A welcoming ceremony for Defense Secretary Jim Mattis in Seoul in October. The fate of American troops in South Korea has become one of the most delicate points of discussions as the two Koreas, the United States and China engage in fast-paced diplomacy over how to end the North’s nuclear weapons program.

Jung Yeon-Je/Agence France-Presse — Getty Images

Under Prime Minister Shinzo Abe, Japan has stepped up its own show of military force, and Mr. Abe has sought to revise the pacifist clause in the country’s Constitution. On Thursday, he released a video message calling for amending it to make explicit the legality of the country’s Self-Defense Forces, as Japan’s military, which has about 225,000 active members, is known.

On Friday Mr. Abe’s office called American forces “essential” for the security of the region.

If Mr. Trump were to succeed in pulling troops from the Korean Peninsula, it could embolden Mr. Abe to push through a constitutional change while citing the reduced American military presence in the region.

The Japanese public has long opposed any constitutional change and on Thursday, thousands of people protested the idea in Tokyo. But recent polls show opinion is increasingly divided.

Ichiro Fujisaki, a former Japanese ambassador to Washington, struck a moderate tone.

He said that “the U.S. presence is more symbolic than really there to fight against North Korea,” given the strength of the South Korean military and the fact that North Korea’s missiles are a bigger threat than an actual invasion.

Mr.
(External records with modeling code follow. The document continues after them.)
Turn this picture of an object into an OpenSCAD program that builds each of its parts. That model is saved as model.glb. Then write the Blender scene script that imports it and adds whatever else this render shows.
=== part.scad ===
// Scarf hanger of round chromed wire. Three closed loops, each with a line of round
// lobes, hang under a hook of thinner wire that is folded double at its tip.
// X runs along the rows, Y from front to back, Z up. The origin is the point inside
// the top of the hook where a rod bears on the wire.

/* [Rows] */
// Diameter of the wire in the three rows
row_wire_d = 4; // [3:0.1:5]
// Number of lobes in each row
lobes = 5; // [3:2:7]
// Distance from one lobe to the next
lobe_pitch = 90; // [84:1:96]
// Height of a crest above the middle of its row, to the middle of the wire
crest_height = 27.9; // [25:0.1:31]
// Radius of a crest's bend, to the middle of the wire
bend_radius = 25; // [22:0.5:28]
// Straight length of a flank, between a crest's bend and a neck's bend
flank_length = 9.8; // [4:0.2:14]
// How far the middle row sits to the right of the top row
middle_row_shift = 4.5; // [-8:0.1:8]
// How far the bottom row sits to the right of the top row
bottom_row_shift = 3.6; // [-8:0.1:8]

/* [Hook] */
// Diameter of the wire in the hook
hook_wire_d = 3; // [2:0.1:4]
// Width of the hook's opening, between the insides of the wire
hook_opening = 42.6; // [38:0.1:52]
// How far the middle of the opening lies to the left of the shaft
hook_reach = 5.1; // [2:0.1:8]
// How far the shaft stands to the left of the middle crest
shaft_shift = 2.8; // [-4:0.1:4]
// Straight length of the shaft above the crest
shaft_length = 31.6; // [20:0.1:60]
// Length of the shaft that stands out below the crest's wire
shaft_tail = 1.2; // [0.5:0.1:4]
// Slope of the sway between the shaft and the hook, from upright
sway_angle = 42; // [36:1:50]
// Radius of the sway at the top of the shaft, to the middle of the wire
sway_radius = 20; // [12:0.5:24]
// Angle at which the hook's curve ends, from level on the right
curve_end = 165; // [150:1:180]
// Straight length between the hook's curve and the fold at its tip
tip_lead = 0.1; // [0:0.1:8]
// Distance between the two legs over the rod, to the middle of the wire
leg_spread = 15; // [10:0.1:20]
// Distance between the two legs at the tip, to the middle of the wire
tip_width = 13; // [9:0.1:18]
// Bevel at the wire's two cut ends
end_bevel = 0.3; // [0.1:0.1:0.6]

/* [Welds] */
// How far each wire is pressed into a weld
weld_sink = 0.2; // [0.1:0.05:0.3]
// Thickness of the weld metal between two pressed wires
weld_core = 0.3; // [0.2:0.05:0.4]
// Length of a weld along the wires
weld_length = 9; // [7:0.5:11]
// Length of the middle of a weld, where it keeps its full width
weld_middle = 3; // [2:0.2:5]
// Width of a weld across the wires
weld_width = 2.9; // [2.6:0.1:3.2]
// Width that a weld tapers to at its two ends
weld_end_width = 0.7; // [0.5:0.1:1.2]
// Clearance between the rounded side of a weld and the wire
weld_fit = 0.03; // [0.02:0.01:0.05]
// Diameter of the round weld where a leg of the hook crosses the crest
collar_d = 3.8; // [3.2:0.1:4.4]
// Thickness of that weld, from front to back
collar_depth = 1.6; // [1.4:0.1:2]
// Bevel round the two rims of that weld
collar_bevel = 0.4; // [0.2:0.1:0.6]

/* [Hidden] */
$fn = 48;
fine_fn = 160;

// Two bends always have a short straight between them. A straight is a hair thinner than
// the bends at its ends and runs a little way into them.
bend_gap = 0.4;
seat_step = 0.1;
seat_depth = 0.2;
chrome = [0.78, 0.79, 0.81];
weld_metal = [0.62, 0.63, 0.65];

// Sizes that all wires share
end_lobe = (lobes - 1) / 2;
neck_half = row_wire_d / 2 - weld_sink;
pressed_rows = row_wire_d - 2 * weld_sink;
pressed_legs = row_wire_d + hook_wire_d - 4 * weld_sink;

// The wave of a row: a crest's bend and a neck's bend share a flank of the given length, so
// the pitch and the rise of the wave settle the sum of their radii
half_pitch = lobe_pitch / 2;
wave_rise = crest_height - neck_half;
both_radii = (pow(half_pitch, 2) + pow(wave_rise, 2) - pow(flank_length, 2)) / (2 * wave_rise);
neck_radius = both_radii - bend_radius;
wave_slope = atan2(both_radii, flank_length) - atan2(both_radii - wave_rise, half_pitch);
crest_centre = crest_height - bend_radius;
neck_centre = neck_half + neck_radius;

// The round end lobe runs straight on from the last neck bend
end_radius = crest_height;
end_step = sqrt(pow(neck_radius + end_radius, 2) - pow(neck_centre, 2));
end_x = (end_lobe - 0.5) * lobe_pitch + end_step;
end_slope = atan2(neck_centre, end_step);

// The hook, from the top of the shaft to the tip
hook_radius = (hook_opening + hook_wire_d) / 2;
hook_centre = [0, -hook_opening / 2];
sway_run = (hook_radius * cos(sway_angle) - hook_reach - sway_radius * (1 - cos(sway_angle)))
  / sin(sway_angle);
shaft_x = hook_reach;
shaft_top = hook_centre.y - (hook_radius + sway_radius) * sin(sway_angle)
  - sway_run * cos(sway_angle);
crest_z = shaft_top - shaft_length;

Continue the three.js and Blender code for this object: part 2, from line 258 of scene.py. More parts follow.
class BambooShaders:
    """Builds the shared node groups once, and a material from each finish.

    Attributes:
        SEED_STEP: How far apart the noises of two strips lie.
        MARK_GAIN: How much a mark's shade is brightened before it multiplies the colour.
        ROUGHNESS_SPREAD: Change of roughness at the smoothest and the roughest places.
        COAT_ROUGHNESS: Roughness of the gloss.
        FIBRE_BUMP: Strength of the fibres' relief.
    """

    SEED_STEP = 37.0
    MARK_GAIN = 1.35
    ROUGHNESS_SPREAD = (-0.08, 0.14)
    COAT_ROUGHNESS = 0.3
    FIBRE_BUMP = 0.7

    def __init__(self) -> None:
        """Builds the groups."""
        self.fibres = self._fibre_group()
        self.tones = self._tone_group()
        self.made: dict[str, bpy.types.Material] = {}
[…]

Fujisaki added that as long as the Trump administration consulted the Japanese and South Korean governments about its plans, “it’s not that big a concern.”
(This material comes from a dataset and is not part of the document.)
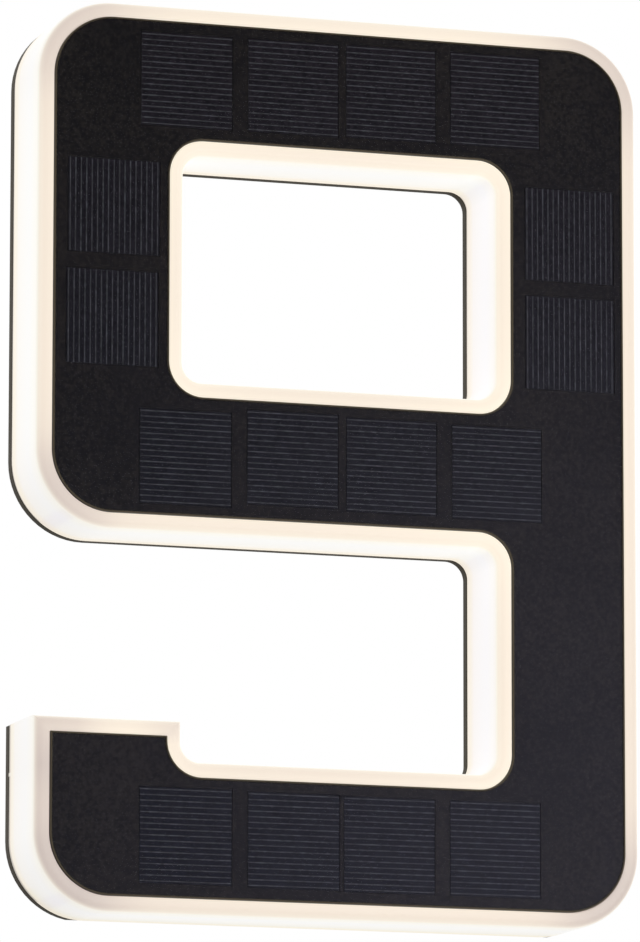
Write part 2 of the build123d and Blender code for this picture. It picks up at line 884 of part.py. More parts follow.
def led_leads():
    """Pairs of leads that join the light boards and the control board."""
    boards = {name: sizes for name, *sizes in light_boards()}
    inset = jumper_end_inset
    leads = []

    def end_of(name, side, shift):
        x, z, width, length, seat = boards[name]
        if width > length:
            return (x + side * (width / 2 - inset), z + shift)
        return (x + shift, z + side * (length / 2 - inset))

    def top_of(name):
        return boards[name][4] + light_board_thickness

    pairs = [
        ("led_board_top", -1, "led_board_left", 1),
        ("led_board_top", 1, "led_board_right", 1),
        ("led_board_left", -1, "led_board_middle", -1),
        ("led_board_right", -1, "led_board_middle", 1),
    ]
    for first, side_a, second, side_b in pairs:
        for shift in (-jumper_spacing / 2, jumper_spacing / 2):
            start = end_of(first, side_a, shift)
            end = end_of(second, side_b, shift)
            leads.append(jumper(start, end, top_of(first), top_of(second)))
    edge = control_length / 2 - pad_inset
    z_corner_pads = z_bottom_bar + corner_pad_shift
    for side in (-1, 1):
        start = end_of("led_board_hook", 1, side * jumper_spacing / 2)
        end = (x_control - edge, z_bottom_bar + side * jumper_spacing / 2)
        leads.append(jumper(start, end, top_of("led_board_hook"), h_control_top))
        start = end_of("led_board_corner", -1, side * jumper_spacing / 2)
        end = (x_control + edge, z_corner_pads + side * corner_pad_spacing / 2)
        leads.append(jumper(start, end, top_of("led_board_corner"), h_control_top))
    return Compound(children=leads)


# ---------------------------------------------------------------- write every piece

os.makedirs("parts", exist_ok=True)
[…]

China has long wanted American troops to leave South Korea, and analysts there said a drawdown — or complete withdrawal — could drastically reshape the balance of power in the region.

“The end of American troops in South Korea may indicate the beginning of the dissolution of the U.S. alliance in the Asia-Pacific,” said Cheng Xiaohe, a professor of international relations at Renmin University in Beijing. “If the American alliance system was gone, China would be greatly relieved.”